Finer-Personalization Rank: Fine-Grained Retrieval Examines Identity Preservation for Personalized Generation
Connor Kilrain, David Carlyn, Julia Chae, Sara Beery, Wei-Lun Chao, Jianyang Gu
TL;DR
The paper addresses how to evaluate identity preservation in subject-driven personalized generation, arguing that existing similarity-based metrics miss fine-grained identity details. It proposes Finer-Personalization Rank, a gallery-based retrieval protocol where a generated image is used to rank real images from a fine-grained gallery, with mean average precision capturing identity retention across category and instance levels. Experiments on CUB, Stanford Cars, and Animal Re-ID show substantial identity drift in popular personalization methods when evaluated with the proposed protocol, and demonstrate that specialized encoders improve detection of identity-specific details. The protocol is presented as a complementary, cost-efficient tool for developing and validating personalized generation systems with real-world user identity requirements.
Abstract
The rise of personalized generative models raises a central question: how should we evaluate identity preservation? Given a reference image (e.g., one's pet), we expect the generated image to retain precise details attached to the subject's identity. However, current generative evaluation metrics emphasize the overall semantic similarity between the reference and the output, and overlook these fine-grained discriminative details. We introduce Finer-Personalization Rank, an evaluation protocol tailored to identity preservation.

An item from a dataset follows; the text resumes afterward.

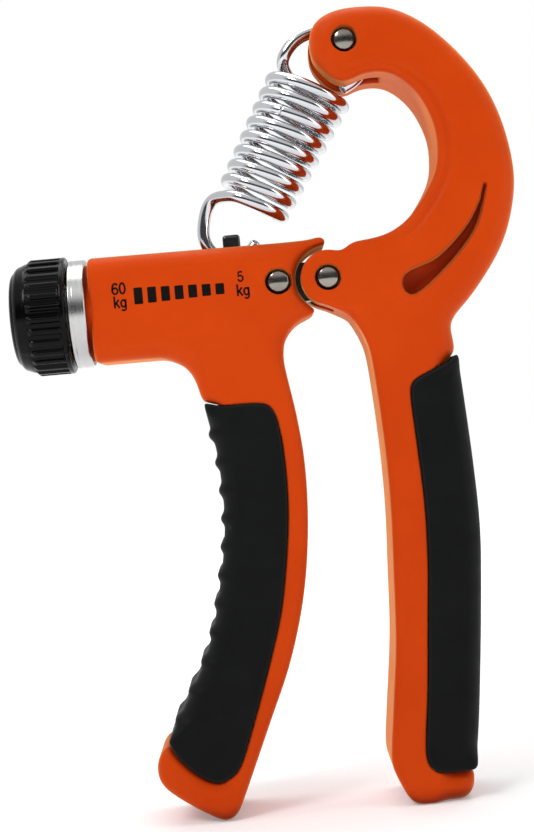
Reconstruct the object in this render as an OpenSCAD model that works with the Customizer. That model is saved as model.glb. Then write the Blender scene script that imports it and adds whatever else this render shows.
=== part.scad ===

Instead of pairwise similarity, Finer-Personalization Rank adopts a ranking view: it treats each generated image as a query against an identity-labeled gallery consisting of visually similar real images. Retrieval metrics (e.g., mean average precision) measure performance, where higher scores indicate that identity-specific details (e.g., a distinctive head spot) are preserved. We assess identity at multiple granularities -- from fine-grained categories (e.g., bird species, car models) to individual instances (e.g., re-identification). Across CUB, Stanford Cars, and animal Re-ID benchmarks, Finer-Personalization Rank more faithfully reflects identity retention than semantic-only metrics and reveals substantial identity drift in several popular personalization methods. These results position the gallery-based protocol as a principled and practical evaluation for personalized generation.